A growing acrimony and hostility among the three largest euro area members would hardly be conducive to an "ever closer union" dreamed by the founding fathers.

But that's the way it is because France and Italy don't have the German economic fundamentals and are facing different political pressures.

Nobody, for example, can win the French presidential elections in May 2017 on a platform of fiscal austerity with a virtually stagnant growth and a 10.2 percent unemployment rate. Parties running for office will also have to contend with about 35 percent of strongly Europhobic French voters (a combination of extreme right and extreme left electorates).

Italy may have a little more time to maneuver because its next general elections will be in May 2018. Still, Mr. Renzi's run-ins with Brussels and Berlin about his tax cuts are betraying fears that an alliance of virulently Europhobic and anti-German right-of-center parties could unseat his government in case there is no meaningful progress on growth and employment.

Investment thoughts

The euro area is a centerpiece of the "European project," and the euro is its crowning achievement.

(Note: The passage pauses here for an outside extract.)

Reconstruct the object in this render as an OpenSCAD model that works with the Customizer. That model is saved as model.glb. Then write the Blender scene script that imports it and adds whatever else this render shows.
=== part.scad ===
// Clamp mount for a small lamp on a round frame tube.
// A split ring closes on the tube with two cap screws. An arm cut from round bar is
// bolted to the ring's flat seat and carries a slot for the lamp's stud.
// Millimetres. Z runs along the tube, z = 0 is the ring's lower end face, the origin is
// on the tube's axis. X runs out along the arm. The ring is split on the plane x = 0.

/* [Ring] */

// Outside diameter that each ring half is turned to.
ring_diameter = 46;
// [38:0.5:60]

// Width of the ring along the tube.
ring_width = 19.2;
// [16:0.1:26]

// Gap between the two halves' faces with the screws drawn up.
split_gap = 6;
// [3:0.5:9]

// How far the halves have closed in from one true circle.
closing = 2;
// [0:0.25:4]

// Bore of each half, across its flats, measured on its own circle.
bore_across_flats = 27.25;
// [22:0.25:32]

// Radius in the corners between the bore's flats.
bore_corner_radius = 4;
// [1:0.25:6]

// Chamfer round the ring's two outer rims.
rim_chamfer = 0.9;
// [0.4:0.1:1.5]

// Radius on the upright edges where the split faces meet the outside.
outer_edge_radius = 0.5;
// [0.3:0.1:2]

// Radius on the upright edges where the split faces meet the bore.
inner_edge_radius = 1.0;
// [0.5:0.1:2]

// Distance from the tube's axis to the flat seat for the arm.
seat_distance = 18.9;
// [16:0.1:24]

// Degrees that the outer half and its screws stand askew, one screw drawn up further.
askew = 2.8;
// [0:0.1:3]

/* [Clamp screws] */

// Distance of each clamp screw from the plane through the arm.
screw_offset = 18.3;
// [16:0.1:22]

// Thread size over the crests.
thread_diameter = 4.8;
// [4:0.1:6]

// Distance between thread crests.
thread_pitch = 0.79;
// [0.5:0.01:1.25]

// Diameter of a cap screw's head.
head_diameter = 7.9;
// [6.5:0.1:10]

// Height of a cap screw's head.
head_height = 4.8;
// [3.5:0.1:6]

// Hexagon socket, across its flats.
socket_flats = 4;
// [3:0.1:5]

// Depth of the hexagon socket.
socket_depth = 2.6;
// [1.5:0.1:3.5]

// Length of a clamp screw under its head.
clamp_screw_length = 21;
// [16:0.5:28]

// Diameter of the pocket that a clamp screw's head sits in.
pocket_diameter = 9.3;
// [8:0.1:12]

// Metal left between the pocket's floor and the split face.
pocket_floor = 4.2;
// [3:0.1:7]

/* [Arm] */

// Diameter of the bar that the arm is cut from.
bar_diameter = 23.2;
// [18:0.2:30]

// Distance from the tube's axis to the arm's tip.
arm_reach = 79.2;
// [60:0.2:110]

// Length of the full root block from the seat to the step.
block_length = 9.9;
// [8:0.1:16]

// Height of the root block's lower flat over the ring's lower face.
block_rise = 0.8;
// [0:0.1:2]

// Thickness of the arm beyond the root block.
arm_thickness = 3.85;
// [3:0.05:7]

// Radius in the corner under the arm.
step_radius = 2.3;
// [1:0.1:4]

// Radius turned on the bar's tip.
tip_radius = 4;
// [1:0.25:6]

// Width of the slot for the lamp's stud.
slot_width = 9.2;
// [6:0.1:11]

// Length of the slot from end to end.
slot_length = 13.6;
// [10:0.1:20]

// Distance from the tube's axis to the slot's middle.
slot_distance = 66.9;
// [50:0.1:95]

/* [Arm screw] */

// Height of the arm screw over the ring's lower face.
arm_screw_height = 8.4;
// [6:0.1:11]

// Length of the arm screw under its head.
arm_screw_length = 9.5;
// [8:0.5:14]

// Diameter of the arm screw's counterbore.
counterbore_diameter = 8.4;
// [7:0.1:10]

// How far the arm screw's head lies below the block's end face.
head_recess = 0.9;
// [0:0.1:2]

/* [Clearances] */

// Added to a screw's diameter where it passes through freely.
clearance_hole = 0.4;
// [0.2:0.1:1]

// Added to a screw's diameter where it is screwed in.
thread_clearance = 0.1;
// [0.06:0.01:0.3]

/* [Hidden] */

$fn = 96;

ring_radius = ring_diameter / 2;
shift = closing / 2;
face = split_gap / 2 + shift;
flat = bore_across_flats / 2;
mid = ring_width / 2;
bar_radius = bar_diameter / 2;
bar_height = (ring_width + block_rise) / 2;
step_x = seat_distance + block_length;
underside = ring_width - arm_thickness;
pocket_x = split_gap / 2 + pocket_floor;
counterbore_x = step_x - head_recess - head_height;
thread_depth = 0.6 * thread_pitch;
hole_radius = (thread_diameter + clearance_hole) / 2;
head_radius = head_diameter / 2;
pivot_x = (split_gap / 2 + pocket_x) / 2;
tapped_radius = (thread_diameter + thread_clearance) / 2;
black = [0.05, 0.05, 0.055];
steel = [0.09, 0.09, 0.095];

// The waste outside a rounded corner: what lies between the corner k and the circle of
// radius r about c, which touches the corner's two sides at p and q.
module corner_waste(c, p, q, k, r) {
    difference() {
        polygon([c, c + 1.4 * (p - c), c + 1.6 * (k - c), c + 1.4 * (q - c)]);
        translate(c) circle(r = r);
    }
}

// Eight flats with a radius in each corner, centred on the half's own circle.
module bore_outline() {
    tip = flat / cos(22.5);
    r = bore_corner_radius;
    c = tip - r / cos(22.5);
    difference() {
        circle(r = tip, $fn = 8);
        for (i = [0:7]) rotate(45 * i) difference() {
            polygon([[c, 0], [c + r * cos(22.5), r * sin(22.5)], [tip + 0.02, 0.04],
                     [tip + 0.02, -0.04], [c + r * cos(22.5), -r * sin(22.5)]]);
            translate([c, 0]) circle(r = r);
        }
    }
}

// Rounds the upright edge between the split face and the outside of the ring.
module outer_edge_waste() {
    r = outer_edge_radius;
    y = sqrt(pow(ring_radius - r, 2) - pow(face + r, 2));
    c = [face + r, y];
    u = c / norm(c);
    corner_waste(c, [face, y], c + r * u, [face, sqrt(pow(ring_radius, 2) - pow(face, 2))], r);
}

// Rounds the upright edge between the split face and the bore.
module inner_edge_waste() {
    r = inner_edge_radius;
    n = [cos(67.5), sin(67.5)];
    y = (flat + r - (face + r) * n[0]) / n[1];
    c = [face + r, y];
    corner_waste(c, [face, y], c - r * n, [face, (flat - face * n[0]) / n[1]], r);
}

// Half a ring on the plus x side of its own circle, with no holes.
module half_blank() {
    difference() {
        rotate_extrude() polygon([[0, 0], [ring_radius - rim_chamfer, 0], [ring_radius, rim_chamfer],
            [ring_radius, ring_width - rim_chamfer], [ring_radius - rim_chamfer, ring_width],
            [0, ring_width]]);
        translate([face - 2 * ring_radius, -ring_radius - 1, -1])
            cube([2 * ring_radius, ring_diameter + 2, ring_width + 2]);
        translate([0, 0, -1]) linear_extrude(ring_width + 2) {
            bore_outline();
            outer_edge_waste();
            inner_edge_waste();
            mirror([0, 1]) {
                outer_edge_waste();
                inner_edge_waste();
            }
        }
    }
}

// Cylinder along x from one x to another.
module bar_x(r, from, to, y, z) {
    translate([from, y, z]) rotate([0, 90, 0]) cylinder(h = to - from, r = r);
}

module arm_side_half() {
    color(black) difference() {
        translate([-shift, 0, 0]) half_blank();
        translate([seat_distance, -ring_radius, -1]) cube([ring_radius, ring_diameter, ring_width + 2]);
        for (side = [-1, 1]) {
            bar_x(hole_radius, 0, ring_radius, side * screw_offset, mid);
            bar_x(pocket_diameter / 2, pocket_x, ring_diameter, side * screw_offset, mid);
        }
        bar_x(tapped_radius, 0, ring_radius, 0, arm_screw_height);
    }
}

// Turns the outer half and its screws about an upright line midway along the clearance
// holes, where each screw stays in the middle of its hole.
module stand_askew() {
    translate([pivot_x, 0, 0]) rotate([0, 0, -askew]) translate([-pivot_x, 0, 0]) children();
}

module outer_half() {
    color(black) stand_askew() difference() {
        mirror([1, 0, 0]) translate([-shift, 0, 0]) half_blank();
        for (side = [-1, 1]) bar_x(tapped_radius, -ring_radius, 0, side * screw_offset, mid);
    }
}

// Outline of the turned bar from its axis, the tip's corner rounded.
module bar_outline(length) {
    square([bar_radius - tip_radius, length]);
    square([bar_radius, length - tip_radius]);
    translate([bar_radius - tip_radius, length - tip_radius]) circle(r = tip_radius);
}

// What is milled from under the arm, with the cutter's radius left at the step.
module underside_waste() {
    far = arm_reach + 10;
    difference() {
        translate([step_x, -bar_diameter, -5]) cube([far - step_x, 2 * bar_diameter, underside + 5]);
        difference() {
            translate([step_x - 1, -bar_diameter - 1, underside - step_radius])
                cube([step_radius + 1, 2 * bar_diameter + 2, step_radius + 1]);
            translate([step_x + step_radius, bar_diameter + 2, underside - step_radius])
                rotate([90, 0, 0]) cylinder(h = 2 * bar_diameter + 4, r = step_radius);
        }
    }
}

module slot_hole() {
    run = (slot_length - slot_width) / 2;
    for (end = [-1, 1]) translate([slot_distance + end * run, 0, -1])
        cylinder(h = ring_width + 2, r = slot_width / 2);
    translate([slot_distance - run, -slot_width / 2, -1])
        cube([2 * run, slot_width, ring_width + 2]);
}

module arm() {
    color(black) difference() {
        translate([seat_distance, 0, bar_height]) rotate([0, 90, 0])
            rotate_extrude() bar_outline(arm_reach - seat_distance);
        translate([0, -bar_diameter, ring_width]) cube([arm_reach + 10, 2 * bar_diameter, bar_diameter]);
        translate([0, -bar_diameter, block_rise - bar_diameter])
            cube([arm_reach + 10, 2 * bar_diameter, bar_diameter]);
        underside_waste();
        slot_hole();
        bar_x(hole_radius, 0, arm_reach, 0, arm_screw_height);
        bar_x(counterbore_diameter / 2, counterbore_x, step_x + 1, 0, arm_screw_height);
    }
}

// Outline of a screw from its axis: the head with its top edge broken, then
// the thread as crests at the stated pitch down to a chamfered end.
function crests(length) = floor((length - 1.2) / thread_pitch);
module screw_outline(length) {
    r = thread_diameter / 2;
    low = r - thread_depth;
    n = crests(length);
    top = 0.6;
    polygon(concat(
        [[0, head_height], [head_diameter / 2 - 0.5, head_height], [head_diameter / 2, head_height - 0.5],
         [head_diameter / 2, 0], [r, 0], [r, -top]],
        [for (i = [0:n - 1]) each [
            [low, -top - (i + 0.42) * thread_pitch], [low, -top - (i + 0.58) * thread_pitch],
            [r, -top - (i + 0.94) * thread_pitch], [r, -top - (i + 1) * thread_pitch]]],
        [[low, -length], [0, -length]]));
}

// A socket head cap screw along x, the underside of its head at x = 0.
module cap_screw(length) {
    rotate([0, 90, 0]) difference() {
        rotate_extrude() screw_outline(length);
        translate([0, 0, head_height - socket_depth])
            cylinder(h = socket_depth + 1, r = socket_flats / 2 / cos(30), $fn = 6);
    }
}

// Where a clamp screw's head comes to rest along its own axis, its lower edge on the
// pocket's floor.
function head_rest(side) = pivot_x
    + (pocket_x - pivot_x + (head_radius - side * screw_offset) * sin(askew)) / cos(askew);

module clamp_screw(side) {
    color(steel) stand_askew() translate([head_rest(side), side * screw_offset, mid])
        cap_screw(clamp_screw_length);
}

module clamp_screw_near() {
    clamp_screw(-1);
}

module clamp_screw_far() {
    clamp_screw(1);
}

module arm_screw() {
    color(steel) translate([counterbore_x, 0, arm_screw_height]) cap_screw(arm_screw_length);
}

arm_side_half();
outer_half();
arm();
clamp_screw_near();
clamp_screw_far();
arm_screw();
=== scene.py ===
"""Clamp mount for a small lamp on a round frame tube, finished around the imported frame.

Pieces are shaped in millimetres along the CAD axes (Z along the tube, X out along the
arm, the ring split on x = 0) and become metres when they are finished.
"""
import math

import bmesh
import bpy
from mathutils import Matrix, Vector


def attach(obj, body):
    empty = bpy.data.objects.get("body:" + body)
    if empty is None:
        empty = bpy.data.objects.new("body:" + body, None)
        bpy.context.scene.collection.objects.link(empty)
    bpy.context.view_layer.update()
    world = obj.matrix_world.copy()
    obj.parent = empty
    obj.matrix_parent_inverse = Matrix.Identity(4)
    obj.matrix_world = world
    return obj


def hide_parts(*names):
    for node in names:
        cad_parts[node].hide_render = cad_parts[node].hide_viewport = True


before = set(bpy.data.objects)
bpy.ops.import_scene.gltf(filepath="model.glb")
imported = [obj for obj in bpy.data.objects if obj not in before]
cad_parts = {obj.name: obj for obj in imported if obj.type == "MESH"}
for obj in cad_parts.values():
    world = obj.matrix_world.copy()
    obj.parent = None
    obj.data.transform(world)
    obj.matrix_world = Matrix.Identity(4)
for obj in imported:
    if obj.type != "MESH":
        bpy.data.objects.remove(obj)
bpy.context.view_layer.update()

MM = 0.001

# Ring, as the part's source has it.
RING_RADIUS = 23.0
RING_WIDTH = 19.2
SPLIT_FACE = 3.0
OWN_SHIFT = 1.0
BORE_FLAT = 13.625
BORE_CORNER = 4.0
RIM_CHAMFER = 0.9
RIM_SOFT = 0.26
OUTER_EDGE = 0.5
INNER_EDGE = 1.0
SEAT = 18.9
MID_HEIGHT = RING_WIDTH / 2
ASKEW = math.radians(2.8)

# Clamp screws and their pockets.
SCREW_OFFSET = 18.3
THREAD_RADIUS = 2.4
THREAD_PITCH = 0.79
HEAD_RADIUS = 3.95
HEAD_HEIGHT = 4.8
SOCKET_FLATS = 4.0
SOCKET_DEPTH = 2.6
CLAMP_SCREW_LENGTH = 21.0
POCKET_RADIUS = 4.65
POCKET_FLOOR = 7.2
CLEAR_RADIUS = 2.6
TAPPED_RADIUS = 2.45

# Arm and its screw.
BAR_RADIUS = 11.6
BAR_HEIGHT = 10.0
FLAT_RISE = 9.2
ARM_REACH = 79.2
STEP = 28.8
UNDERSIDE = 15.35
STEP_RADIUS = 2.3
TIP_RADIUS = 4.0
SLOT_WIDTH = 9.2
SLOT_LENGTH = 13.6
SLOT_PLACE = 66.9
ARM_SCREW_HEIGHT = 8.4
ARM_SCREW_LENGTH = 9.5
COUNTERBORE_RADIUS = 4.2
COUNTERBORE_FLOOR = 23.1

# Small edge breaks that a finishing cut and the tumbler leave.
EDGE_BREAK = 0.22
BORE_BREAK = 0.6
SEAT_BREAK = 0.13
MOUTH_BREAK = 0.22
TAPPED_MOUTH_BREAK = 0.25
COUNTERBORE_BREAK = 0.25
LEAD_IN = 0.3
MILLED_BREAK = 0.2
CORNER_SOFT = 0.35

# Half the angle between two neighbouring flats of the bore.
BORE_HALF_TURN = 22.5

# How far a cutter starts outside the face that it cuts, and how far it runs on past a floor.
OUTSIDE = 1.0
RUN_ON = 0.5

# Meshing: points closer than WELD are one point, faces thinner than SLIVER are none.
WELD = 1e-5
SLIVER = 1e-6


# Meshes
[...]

The optimal way forward requires a full integration of the euro area fiscal policy. That, however, is very unlikely. The best one can hope for is a reinforced regime of the current inter-governmental fiscal decision making, coordinated and supervised by the EU Commission and subject to peer evaluation. The French and German governments are reported to be presently working on a project along these lines.

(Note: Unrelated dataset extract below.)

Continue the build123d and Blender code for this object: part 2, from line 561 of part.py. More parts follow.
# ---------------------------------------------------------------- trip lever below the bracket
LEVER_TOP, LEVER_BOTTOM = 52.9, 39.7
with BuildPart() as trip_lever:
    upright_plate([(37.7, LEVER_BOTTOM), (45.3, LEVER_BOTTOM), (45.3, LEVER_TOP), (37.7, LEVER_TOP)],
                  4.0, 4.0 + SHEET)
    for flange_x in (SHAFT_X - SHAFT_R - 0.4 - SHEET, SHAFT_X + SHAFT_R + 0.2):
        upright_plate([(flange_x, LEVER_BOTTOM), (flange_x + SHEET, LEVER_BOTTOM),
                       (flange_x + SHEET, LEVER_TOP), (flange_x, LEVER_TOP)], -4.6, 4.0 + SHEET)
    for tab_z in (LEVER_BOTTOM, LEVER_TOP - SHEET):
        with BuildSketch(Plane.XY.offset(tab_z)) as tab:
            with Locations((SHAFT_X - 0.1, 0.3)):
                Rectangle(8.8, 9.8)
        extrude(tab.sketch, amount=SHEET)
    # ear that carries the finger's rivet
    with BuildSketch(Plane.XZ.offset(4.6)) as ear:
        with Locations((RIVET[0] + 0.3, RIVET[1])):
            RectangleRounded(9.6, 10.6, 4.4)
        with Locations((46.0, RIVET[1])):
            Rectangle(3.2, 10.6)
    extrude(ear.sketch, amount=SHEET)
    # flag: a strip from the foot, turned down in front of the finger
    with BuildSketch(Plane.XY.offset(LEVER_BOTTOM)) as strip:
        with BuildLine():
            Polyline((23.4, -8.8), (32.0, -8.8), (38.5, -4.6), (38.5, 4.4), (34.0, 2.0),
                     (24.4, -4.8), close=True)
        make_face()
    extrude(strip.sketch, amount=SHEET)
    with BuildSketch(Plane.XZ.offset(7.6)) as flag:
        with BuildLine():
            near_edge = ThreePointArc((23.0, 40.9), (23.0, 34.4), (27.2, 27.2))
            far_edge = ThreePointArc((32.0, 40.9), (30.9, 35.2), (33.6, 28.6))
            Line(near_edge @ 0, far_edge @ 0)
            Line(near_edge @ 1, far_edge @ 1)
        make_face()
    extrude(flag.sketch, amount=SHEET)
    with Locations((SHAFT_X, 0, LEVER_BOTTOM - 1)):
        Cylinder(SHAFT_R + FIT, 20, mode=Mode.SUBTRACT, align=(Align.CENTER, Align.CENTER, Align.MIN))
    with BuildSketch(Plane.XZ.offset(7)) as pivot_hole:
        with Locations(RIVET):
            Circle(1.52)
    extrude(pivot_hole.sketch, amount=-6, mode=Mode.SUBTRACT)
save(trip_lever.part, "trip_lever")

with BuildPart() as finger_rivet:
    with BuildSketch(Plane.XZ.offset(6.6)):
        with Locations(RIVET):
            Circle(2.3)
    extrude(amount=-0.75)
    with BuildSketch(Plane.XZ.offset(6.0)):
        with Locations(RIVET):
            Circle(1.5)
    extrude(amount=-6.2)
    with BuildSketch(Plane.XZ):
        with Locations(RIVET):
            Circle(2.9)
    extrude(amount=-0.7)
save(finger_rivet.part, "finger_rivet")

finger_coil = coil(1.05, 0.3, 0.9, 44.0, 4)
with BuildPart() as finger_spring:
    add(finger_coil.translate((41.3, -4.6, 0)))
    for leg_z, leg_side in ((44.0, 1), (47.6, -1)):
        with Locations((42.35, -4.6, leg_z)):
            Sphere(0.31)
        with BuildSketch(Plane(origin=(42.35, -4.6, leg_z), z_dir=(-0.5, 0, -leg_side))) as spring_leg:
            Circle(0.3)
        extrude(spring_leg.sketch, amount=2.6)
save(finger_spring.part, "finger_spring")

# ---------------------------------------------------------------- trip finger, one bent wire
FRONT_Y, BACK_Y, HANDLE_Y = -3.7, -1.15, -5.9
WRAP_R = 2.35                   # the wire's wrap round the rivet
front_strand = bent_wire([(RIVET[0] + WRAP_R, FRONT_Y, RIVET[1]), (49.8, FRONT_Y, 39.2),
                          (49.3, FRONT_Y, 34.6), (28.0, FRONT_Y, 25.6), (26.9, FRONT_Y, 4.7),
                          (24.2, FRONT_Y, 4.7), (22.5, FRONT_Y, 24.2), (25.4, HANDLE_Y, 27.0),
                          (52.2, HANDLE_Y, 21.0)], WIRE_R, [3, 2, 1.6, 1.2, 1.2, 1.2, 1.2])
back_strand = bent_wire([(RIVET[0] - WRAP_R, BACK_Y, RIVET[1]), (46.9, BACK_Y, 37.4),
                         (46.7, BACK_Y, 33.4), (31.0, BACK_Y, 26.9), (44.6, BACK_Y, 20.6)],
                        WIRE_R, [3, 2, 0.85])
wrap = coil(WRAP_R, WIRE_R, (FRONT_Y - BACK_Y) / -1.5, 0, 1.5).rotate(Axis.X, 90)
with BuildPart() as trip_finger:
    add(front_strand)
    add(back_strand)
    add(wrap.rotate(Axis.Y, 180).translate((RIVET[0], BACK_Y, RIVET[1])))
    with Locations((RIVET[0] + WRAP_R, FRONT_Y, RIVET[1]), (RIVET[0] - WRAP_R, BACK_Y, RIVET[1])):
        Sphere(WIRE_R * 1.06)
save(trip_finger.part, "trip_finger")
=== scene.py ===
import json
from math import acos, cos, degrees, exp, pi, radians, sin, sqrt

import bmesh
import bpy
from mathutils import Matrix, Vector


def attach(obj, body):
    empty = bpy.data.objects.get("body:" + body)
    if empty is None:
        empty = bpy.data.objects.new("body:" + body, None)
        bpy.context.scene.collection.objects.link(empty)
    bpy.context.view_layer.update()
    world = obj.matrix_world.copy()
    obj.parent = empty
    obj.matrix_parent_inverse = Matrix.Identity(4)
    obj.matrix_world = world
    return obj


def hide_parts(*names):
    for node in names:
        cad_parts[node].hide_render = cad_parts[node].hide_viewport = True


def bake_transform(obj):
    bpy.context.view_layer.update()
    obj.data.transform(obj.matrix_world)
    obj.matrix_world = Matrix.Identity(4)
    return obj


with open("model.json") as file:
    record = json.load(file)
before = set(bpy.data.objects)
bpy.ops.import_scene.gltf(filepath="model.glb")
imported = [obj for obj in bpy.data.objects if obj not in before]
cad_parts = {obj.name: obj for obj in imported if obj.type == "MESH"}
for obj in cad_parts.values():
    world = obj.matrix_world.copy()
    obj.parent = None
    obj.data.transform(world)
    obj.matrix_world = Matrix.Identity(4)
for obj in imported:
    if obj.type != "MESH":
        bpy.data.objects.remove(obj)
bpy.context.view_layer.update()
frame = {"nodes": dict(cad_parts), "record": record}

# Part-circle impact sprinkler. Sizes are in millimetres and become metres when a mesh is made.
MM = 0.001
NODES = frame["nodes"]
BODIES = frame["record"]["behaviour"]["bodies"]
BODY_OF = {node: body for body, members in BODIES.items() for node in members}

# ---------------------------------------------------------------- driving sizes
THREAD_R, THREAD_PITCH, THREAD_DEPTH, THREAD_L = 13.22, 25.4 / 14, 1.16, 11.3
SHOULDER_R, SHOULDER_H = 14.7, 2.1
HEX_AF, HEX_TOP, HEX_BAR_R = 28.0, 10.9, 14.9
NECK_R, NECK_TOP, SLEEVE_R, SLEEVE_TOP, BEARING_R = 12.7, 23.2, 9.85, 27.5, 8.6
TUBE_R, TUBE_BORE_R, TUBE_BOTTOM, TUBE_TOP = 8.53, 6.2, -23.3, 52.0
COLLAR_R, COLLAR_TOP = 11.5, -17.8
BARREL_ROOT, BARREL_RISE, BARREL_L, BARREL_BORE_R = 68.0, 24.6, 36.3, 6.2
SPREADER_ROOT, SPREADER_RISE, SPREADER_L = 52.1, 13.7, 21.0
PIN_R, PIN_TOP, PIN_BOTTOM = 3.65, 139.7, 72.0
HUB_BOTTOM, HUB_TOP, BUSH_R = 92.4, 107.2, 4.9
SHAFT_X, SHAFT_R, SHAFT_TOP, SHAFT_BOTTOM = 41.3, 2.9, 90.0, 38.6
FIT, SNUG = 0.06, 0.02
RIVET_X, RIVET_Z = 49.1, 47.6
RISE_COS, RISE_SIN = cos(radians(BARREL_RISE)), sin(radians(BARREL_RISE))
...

Such a system will remain crisis-prone because it will (a) leave each country responsible for its public finances, (b) preclude common debt management and (c) offer only conditional emergency lending through current or possibly new euro area institutions.

The next euro area economic crisis may either lead to the full fiscal integration or to the implosion of the monetary union, depending on the severity of the cyclical downturn and on the prevailing political forces in Germany, France and Italy.

Till then, the ECB will guarantee the financial integrity of the euro area.